WHAT YOU ARE ASKED TO DO:
Start at the line containing "shift = Vector((-(low[0]" and stop at the line containing "HUB_SQUARE = (485, 494)"; copy those lines exactly, both ends included, and no others.

## begin DATA SEGMENT

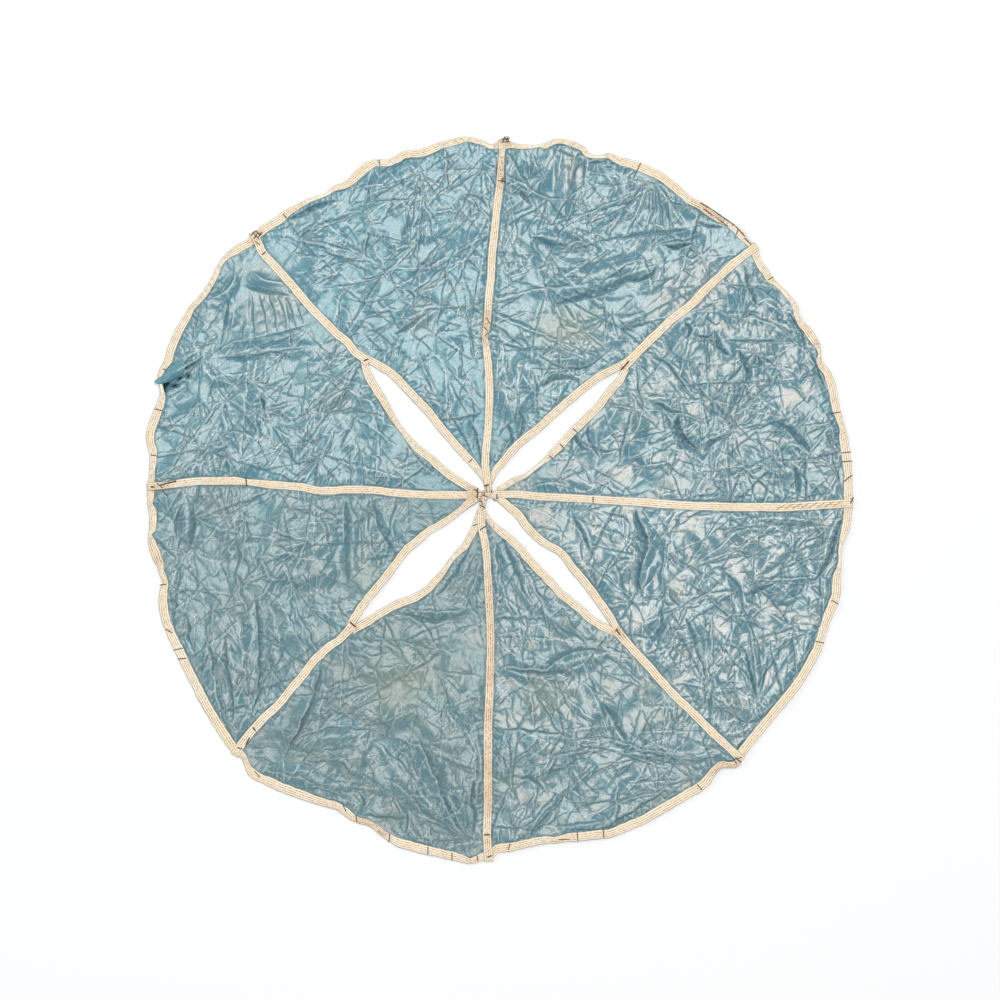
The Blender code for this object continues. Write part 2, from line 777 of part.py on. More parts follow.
def run_lengths(line):
    steps = [np.linalg.norm(after.point - before.point) for before, after in zip(line[:-1], line[1:])]
    return np.concatenate([[0.0], np.cumsum(steps)])


def add_seam_tape(name, line, crown, crosses_above):
    """A seam tape along a line of stations. crown is the crossing's station, or None on a short seam."""
    at = run_lengths(line)
    bottoms = []
    for index, station in enumerate(line):
        if crown is None:
            lift = seam_lift(at[index], at[-1] - at[index], None)
        else:
            lift = seam_lift(min(at[index], at[-1] - at[index]), abs(at[index] - at[crown]), crosses_above)
        bottoms.append(CLOTH_THICKNESS + station.rise + lift)
    left = [station.point + station.left * station.half for station in line]
    right = [station.point - station.left * station.half for station in line]
    return add_tape(name, left, right, bottoms)


def add_rim_tape(gore):
    outer, inner, rises = rim_stations(gore)
    bottoms = [CLOTH_THICKNESS + rise + PIECE_GAP for rise in rises]
    return add_tape(f"rim_tape_{gore}", outer, inner, bottoms)


def add_slot_tape(gore):
    opening, cloth, rises = slot_stations(gore)
    bottoms = [CLOTH_THICKNESS + rise + PIECE_GAP for rise in rises]
    if gore_parts(gore)[3] < 0:
        return add_tape(f"slot_tape_{gore}", opening, cloth, bottoms)
    return add_tape(f"slot_tape_{gore}", cloth, opening, bottoms)


# Gores ----------------------------------------------------------------------------------------------------

def inset(point, toward, amount):
    """A point moved by amount towards another one."""
    step = toward - point
    return point + step * amount / np.linalg.norm(step)


def cut_short(line, crown, reach):
    """The stations further than reach from the crown, and one more put in at that reach."""
    kept = [station for station in line if np.linalg.norm(station.point - crown) > reach]
    last, after = kept[-1], line[len(kept)]
    last_reach = np.linalg.norm(last.point - crown)
    share = (last_reach - reach) / (last_reach - np.linalg.norm(after.point - crown))
    point = last.point + (after.point - last.point) * share
    left = last.left + (after.left - last.left) * share
    return kept + [Station(point, left, last.half, last.rise)]


def gore_outline(gore):
    """Boundary loop of a gore and the lines under its tapes' inner edges, as lists of (point, rise)."""
    arm, arm_sense, diagonal, diagonal_sense = gore_parts(gore)
    opening, cloth, slot_rises = slot_stations(gore)
    outer, inner, rim_rises = rim_stations(gore)
    crown = place(HUB.across, HUB.down)
    tip_reach = np.linalg.norm(opening[-1] - crown)
    seam_end_reach = np.linalg.norm(SEAMS[diagonal][-1].point - crown)

    arm_line = cut_short(SEAMS[arm], crown, tip_reach)
    arm_edge = [(beside(station, arm_sense), station.rise) for station in arm_line[1:]]
    arm_tape = [(station.point + station.left * arm_sense * station.half, station.rise)
                for station in arm_line]
    diagonal_line = SEAMS[diagonal]
    diagonal_edge = [(beside(station, diagonal_sense), station.rise) for station in diagonal_line[1:]]
    diagonal_tape = [(station.point + station.left * diagonal_sense * station.half, station.rise)
                     for station in diagonal_line]
    slot_edge = [(inset(open_point, cloth_point, CLOTH_INSET), rise)
                 for open_point, cloth_point, rise in zip(opening, cloth, slot_rises)
                 if np.linalg.norm(open_point - crown) < seam_end_reach - CLOTH_INSET]
    slot_tape = list(zip(cloth, slot_rises))
    rim_edge = [(inset(outer_point, inner_point, CLOTH_INSET), rise)
                for outer_point, inner_point, rise in zip(outer, inner, rim_rises)]
    rim_tape = list(zip(inner, rim_rises))
    if arm_sense < 0:
        rim_edge = rim_edge[::-1]
        rim_tape = rim_tape[::-1]
    loop = arm_edge[::-1] + rim_edge + diagonal_edge + slot_edge
    return loop, [arm_tape[::-1], rim_tape, diagonal_tape, slot_tape]


def inside(point, polygon):
    """Whether a point is inside a closed polygon."""
    x, y = point
    start = polygon
    end = np.roll(polygon, -1, axis=0)
    crosses = (start[:, 1] > y) != (end[:, 1] > y)
    rise = np.where(crosses, end[:, 1] - start[:, 1], 1.0)
    at = start[:, 0] + (y - start[:, 1]) / rise * (end[:, 0] - start[:, 0])
    return bool(np.count_nonzero(crosses & (x < at)) % 2)


def nearest_edge(point, polygon):
    """The nearest place on a closed polygon: its distance, its edge's index and its share along the edge."""
    start = polygon
    along = np.roll(polygon, -1, axis=0) - start
    length = np.maximum((along ** 2).sum(axis=1), 1e-12)
    share = np.clip(((point - start) * along).sum(axis=1) / length, 0.0, 1.0)
    gaps = np.sqrt(((point - start - along * share[:, None]) ** 2).sum(axis=1))
    index = int(np.argmin(gaps))
    return float(gaps[index]), index, float(share[index])


def fold_frame(fold):
    """Start, direction, sideways direction and length of a fold."""
    start = place(fold.across_0, fold.down_0)
    end = place(fold.across_1, fold.down_1)
    length = np.linalg.norm(end - start)
    along = (end - start) / length
    return start, along, np.array([-along[1], along[0]]), length


def fold_height(fold, point):
    """Height of one fold above the floor at a point: a ridge that fades at its ends and its feet."""
    start, along, aside, length = fold_frame(fold)
    share = np.dot(point - start, along) / length
    if share <= 0 or share >= 1:
        return 0.0
    swell = 4 * share * (1 - share)
    offset = np.dot(point - start, aside) - fold.bow * swell
    taper = min(1.0, FOLD_TAPER * swell)
    return fold.rise * taper * max(0.0, 1 - abs(offset) / (fold.spread * max(taper, NARROWEST_FOLD)))


def fold_lines(fold):
    """The crest and the two feet of a fold, as lists of points."""
    start, along, aside, length = fold_frame(fold)
    lines = []
    for foot in (-1, 0, 1):
        line = []
        for share in FOLD_STOPS:
            swell = 4 * share * (1 - share)
            taper = min(1.0, FOLD_TAPER * swell)
            offset = fold.bow * swell + foot * fold.spread * taper
            line.append(start + along * length * share + aside * offset)
        lines.append(line)
    return lines


class GorePlan:
    """Points and fixed edges that a gore's surface is built on."""

    def __init__(self, gore):
        self.gore = gore
        loop, tape_lines = gore_outline(gore)
        self.points = [point for point, _ in loop]
        self.rises = [rise for _, rise in loop]
        self.loop_size = len(loop)
        self.edges = []
        self.outline = np.array(self.points)
        for line in tape_lines:
            self.add_tape_line(line)
        self.open_outline = np.array([point for line in tape_lines for point, _ in line])
        self.open_rises = [rise for line in tape_lines for _, rise in line]
        self.folds = [fold for fold in FOLDS if fold.gore == gore]
        for fold in self.folds:
            self.add_fold(fold)
        if gore == FLAT_PATCH_GORE:
            self.add_flat_patch()

    def add_tape_line(self, line):
        """The line under a tape's inner edge, where it lies on this gore."""
        previous = None
        for point, rise in line:
            if inside(point, self.outline) and nearest_edge(point, self.outline)[0] > EDGE_CLEARANCE:
                self.points.append(point)
                self.rises.append(rise)
                if previous is not None:
                    self.edges.append((previous, len(self.points) - 1))
                previous = len(self.points) - 1
            else:
                previous = None

    def tape_distance(self, point):
        """Distance from the nearest tape, and the rise there."""
        gap, index, share = nearest_edge(point, self.open_outline)
        after = (index + 1) % len(self.open_rises)
        return gap, self.open_rises[index] * (1 - share) + self.open_rises[after] * share

    def is_free(self, point, clearance):
        """Whether a point lies on the open cloth, clear of the tapes."""
        if not inside(point, self.open_outline) or not inside(point, self.outline):
            return False
        return self.tape_distance(point)[0] > clearance

    def lay(self, point):
        """Height of the cloth's folds at a point, settled to the tape's rise near the tapes."""
        gap, tape_rise = self.tape_distance(point)
        folded = max([fold_height(fold, point) for fold in self.folds] + [0.0])
        share = smoothstep(gap / SETTLE_WIDTH)
        return float(share * folded + (1 - share) * tape_rise)

    def add_fold(self, fold):
        for line in fold_lines(fold):
            previous = None
            for point in line:
                if self.is_free(point, FOLD_CLEARANCE):
                    self.points.append(point)
                    self.rises.append(self.lay(point))
                    if previous is not None:
                        self.edges.append((previous, len(self.points) - 1))
                    previous = len(self.points) - 1
                else:
                    previous = None

    def add_flat_patch(self):
        first = len(self.points)
        for corner in FLAT_PATCH:
            self.points.append(place(corner.across, corner.down))
            self.rises.append(0.0)
        self.edges.extend([(first, first + 1), (first + 1, first + 2), (first + 2, first)])

    def patch_distance(self, point):
        """How far a point is from the middle of the flat patch, or a long way on other gores."""
        if self.gore != FLAT_PATCH_GORE:
            return math.inf
        middle = np.mean([place(corner.across, corner.down) for corner in FLAT_PATCH], axis=0)
        return np.linalg.norm(point - middle)

    def scatter(self):
        """Loose crumple points between the folds, some of them down on the floor."""
        random = np.random.default_rng(SEED + self.gore)
        low = self.outline.min(axis=0)
        high = self.outline.max(axis=0)
        row = 0
        y = low[1]
        while y < high[1]:
            x = low[0] + (row % 2) * SCATTER_STEP / 2
            while x < high[0]:
                nudge = random.uniform(-SCATTER_NUDGE, SCATTER_NUDGE, 2) * SCATTER_STEP
                rise = random.uniform(0.0, SCATTER_RISE)
                flat = random.random() < SCATTER_FLAT_SHARE
                point = np.array([x, y]) + nudge
                x += SCATTER_STEP
                if not self.is_free(point, SCATTER_CLEARANCE / 2):
                    continue
                gaps = np.sqrt(((np.array(self.points) - point) ** 2).sum(axis=1))
                if gaps.min() < SCATTER_CLEARANCE or self.patch_distance(point) < PATCH_REACH:
                    continue
                self.points.append(point)
                self.rises.append(self.lay(point) + (0.0 if flat else rise * self.looseness(point)))
            y += SCATTER_STEP * SCATTER_ROW_SHARE
            row += 1

    def looseness(self, point):
        """How freely the cloth crumples at a point: less beside the tapes."""
        return float(smoothstep(self.tape_distance(point)[0] / SCATTER_LOOSE_WIDTH))




def middle_of(triangle, places):
    """Middle of a triangle in plan."""
    return np.mean([places[corner] for corner in triangle], axis=0)


def add_gore(gore):
    """A gore: its plan is cut into triangles and given the cloth's thickness downwards."""
    plan = GorePlan(gore)
    plan.scatter()
    flat = [Vector(point) for point in plan.points]
    border = [(index, (index + 1) % plan.loop_size) for index in range(plan.loop_size)]
    result = delaunay_2d_cdt(flat, border + plan.edges, [], WHOLE_HULL, SAME_POINT, True)
    places, sources = result[0], result[3]
    triangles = [triangle for triangle in result[2] if inside(middle_of(triangle, places), plan.outline)]
    heights = []
    for spot, source in zip(places, sources):
        if source:
            heights.append(plan.rises[source[0]])
        else:
            heights.append(plan.lay(np.array(spot)))
    count = len(places)
    vertices = [(spot.x, spot.y, height + CLOTH_THICKNESS) for spot, height in zip(places, heights)]
    vertices += [(spot.x, spot.y, height) for spot, height in zip(places, heights)]
    faces = []
    borders = {}
    for triangle in triangles:
        a, b, c = triangle
        ab = places[b] - places[a]
        ac = places[c] - places[a]
        if ab.x * ac.y - ab.y * ac.x < 0:
            b, c = c, b
        faces.append((a, b, c))
        faces.append((c + count, b + count, a + count))
        for start, end in ((a, b), (b, c), (c, a)):
            if (end, start) in borders:
                del borders[(end, start)]
            else:
                borders[(start, end)] = True
    for start, end in borders:
        faces.append((end, start, start + count, end + count))
    return add_solid(f"gore_{gore}", vertices, faces, CLOTH_COLOUR, CLOTH_ROUGHNESS)


def centre_on_floor():
    """Moves the whole canopy so that its box stands centred on the origin."""
    corners = np.array([vertex.co for solid in bpy.data.objects for vertex in solid.data.vertices])
    low = corners.min(axis=0)
    high = corners.max(axis=0)
    shift = Vector((-(low[0] + high[0]) / 2, -(low[1] + high[1]) / 2, -low[2]))
    for solid in bpy.data.objects:
        for vertex in solid.data.vertices:
            vertex.co += shift


def main():
    for existing in list(bpy.data.objects):
        bpy.data.objects.remove(existing, do_unlink=True)
    for gore in sorted(RIM):
        add_gore(gore)
        add_rim_tape(gore)
        add_slot_tape(gore)
    add_seam_tape("seam_tape_ns", NS_LINE, NS_CROWN, True)
    add_seam_tape("seam_tape_ew", EW_LINE, EW_CROWN, False)
    for seam in DIAGONALS:
        add_seam_tape(f"seam_tape_{seam}", SEAMS[seam], None, None)
    centre_on_floor()


main()
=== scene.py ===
"""The looks of a small round slotted parachute canopy that lies spread on a pale floor, seen from above.

Plan places in the tables are read on a square pattern grid, GRID metres to a square, with across to the right
and down towards the near edge. Widths and rises of creases are in mm, and all other sizes are in metres.
"""

import math
from collections import namedtuple

import bpy
import numpy as np
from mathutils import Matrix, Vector
from mathutils.geometry import delaunay_2d_cdt


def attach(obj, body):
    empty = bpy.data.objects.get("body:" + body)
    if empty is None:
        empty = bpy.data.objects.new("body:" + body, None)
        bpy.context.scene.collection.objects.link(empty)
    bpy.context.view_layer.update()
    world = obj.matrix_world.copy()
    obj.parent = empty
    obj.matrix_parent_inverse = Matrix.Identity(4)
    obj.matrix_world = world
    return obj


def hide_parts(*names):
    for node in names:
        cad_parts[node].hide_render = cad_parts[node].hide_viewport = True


MM = 0.001
GRID = 0.0015
GRID_MIDDLE = 500
SHIFT = (-0.00085, 0.00035)
HUB_SQUARE = (485, 494)

# A full turn in waves and in warps, rounded, and the numbers that turn a place into a fixed random number.
TURN, WARP_TURN = 6.283, 6.28
HASH_STEPS, HASH_SCALE = (127.1, 311.7, 74.7), 43758.5453

# The height field, and the edge distance that stands for no crease line nearby.
CELL = 0.001
HALF_FIELD = 0.58
CELLS = int(2 * HALF_FIELD / CELL)
NO_EDGE = 0.02

# Cloth and tape. The cloth keeps a share of the solids' folds, softened and lifted a little, and bends off
# the floor where it would sink. Long seams run from rim to rim and meet their slots in the first HUB_ROWS
# rows from the hub. SEAM_RING names the seam before each gore.
CLOTH = 0.0012
CLOTH_STEP = 0.00145
KEPT_FOLDS = 0.8
FOLD_BLUR = 0.007
LIFT = 0.0022
FLOOR_GAP = 0.0004
FLOOR_BEND = 0.0012
TAPE = 0.0009
TAPE_STEP = 0.0020
TAPE_ACROSS = 6
TAPE_SIDE = 0.034
TAPE_APART = 3.7
HELD_LIMIT = 0.0075
SEWN_GAP = 0.0003
OUTLINE_STEP = 0.0010
HUB_ROWS = 60
SEAM_RING = ("ns", "ne", "ew", "se", "ns", "sw", "ew", "nw")
LONG_SEAMS = ("ew", "ns")

# Fine crumple: tilted plates under webs of creases. Each place of a web's lattice is moved by up to half of
# STAR_LOOSE spacings and is a star, a fork or the start of one crease. A crease is SHALLOW times as wide on
# its gentle side as on its steep side, and its line is noted FADE further away where it fades out.
CANOPY_REACH = 0.56
PLATE_SIZE = 0.030
PLATE_TALL = 0.0032
PLATE_LOOSE = 0.8
STAR_LOOSE = 0.9
STAR_SHARE, STAR_RAYS = 0.22, 7
FORK_SHARE, FORK_RAYS = 0.6, 3
RIDGE_SHARE = 0.62
RAY_SPREAD = math.radians(80)
GRAIN_REACH = 0.045
SHALLOW = 12.0
FADE = 0.004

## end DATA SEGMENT

TASK RESULT:
    shift = Vector((-(low[0] + high[0]) / 2, -(low[1] + high[1]) / 2, -low[2]))
    for solid in bpy.data.objects:
        for vertex in solid.data.vertices:
            vertex.co += shift


def main():
    for existing in list(bpy.data.objects):
        bpy.data.objects.remove(existing, do_unlink=True)
    for gore in sorted(RIM):
        add_gore(gore)
        add_rim_tape(gore)
        add_slot_tape(gore)
    add_seam_tape("seam_tape_ns", NS_LINE, NS_CROWN, True)
    add_seam_tape("seam_tape_ew", EW_LINE, EW_CROWN, False)
    for seam in DIAGONALS:
        add_seam_tape(f"seam_tape_{seam}", SEAMS[seam], None, None)
    centre_on_floor()


main()
=== scene.py ===
"""The looks of a small round slotted parachute canopy that lies spread on a pale floor, seen from above.

Plan places in the tables are read on a square pattern grid, GRID metres to a square, with across to the right
and down towards the near edge. Widths and rises of creases are in mm, and all other sizes are in metres.
"""

import math
from collections import namedtuple

import bpy
import numpy as np
from mathutils import Matrix, Vector
from mathutils.geometry import delaunay_2d_cdt


def attach(obj, body):
    empty = bpy.data.objects.get("body:" + body)
    if empty is None:
        empty = bpy.data.objects.new("body:" + body, None)
        bpy.context.scene.collection.objects.link(empty)
    bpy.context.view_layer.update()
    world = obj.matrix_world.copy()
    obj.parent = empty
    obj.matrix_parent_inverse = Matrix.Identity(4)
    obj.matrix_world = world
    return obj


def hide_parts(*names):
    for node in names:
        cad_parts[node].hide_render = cad_parts[node].hide_viewport = True


MM = 0.001
GRID = 0.0015
GRID_MIDDLE = 500
SHIFT = (-0.00085, 0.00035)
HUB_SQUARE = (485, 494)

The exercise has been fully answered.